Ongoing services billed in arrears

Monthly services billed after the period — bookkeeping, maintenance, support — work as services-rendered invoices with the period stated and the month's actual activity summarized: 'June bookkeeping: reconciliations (3 accounts), payroll runs (2), sales tax filing.' The recurring temptation is shrinking the description to a bare line — but the brief activity summary is what keeps the value visible and the renewal conversation easy, twelve invoices a year.

When the work is invisible

Much service work leaves nothing the client can see — the prevented problem, the compliance handled, the research behind a two-line answer. The invoice is where that work becomes visible: 'Researched state licensing requirements across 4 jurisdictions; prepared summary memo' bills credibly where 'consulting' doesn't. The rule: describe the work at the level the client experiences its value, with enough specificity that a stranger in their accounts department believes it happened.

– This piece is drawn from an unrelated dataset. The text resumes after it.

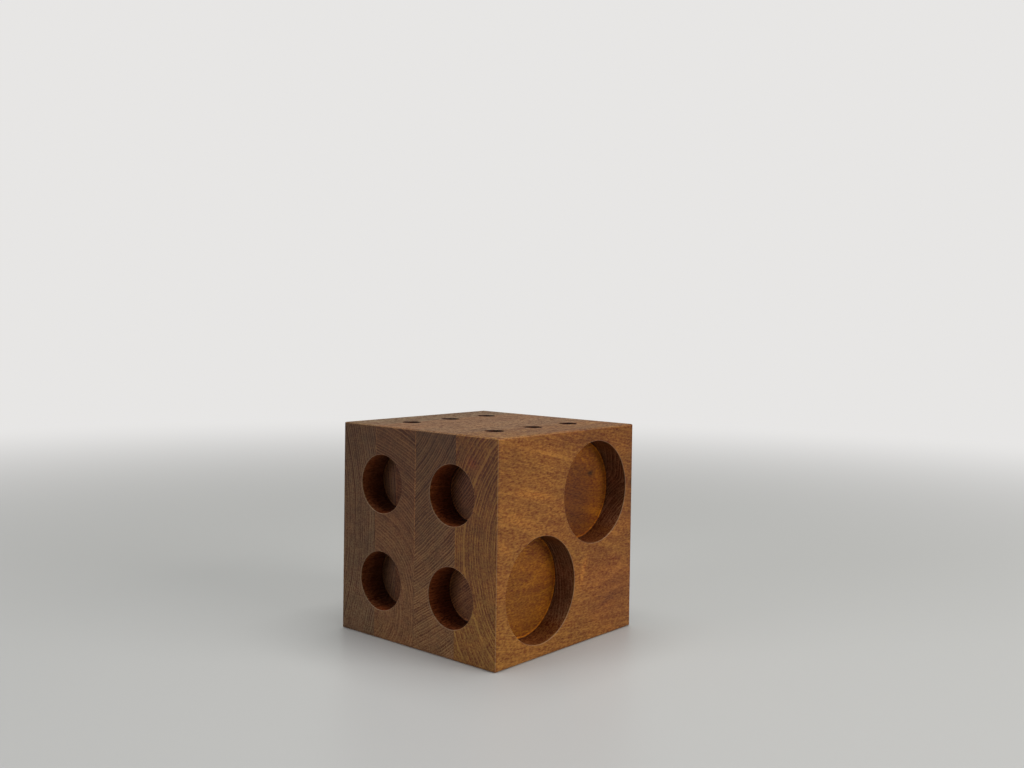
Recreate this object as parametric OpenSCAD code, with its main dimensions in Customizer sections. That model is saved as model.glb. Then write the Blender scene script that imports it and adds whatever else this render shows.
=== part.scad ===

Invoicing mistakes that cost services rendered professionals money

The bare phrase

'For services rendered' as a line item is an invitation to dispute — it's unverifiable by design. Name the services; the phrase belongs in the template's title, not its lines.

Undated work

Service lines without dates can't be matched to the client's records or your agreement's term. Every line carries its date or period.

Billing long after completion

A services invoice sent six weeks late meets a client who barely remembers the work and questions everything. The send-on-completion habit is worth more than any terms language.

No agreement reference

An invoice floating free of any contract, quote, or PO forces the client to reconstruct the deal before paying. One reference line tethers it.

Mixing expenses into service lines

Travel and materials folded into fee lines distort both numbers and often violate the engagement's expense terms. Separate section, at cost, receipts available.

How to use this template

  1. 01

    Download the template in your preferred format, or generate a pre-filled version with the download studio above.

  2. 02

    Add your business and client details, invoice number, and date.

  3. 03

    List each service performed by name, with its date and rate basis.

  4. 04

    Reference the agreement, quote, or PO the work was performed under.

  5. 05

    Separate pass-through expenses at cost, and note delivery/acceptance where it applies.

  6. 06

    Send the day the work completes, with Net 15–30 terms and a real due date.

Skip this template if…

  • Advance billing — deposits and retainers bill before work; use the deposit or retainer templates.
  • Goods and product sales — quantity/unit-price itemization fits the itemized or sales invoice formats.

FAQs

What does 'services rendered' mean on an invoice?

That the bill covers work already performed, as opposed to advance billing or deposits. As a standalone line item, though, the phrase is too vague to verify — effective services invoices name each service with its date and rate, reserving 'services rendered' for the document type, not the description.

How do I describe services on an invoice?

At the level the client experiences value, with verifiable anchors: the service named, the date or period, the subject ('Q2 close,' '14 Elm St,' 'v2.1 release'), and the rate basis. The test is whether a bookkeeper who never met you could approve the line from the page alone.

When should I invoice for services?

The day the work completes — services leave no physical reminder, so the invoice's freshness does the persuading. Ongoing services billed in arrears go out on a fixed day each period with the month's activity summarized. Late invoices for services age worse than any other type.

What payment terms fit services-rendered invoices?

Net 15–30 from the invoice date, written as a calendar due date. Because the work is already done, you're extending unsecured credit from day one — shorter terms, easy payment methods, and pre-agreed late-fee language are the standard compensations.

Should expenses appear on a services invoice?

Yes, when the engagement allows them — in their own section at cost (travel, materials, filing fees), separate from service fees, with receipts available. Folding expenses into fee lines distorts both numbers and commonly violates the engagement's expense terms.

Is an invoice for services legally enforceable?

The invoice documents the debt; the underlying agreement (contract, accepted quote, engagement letter — even a confirmed email) creates it. That's why the agreement reference on the invoice matters: together they establish what was promised, that it was performed, and what's owed — the full chain a small-claims judge looks for.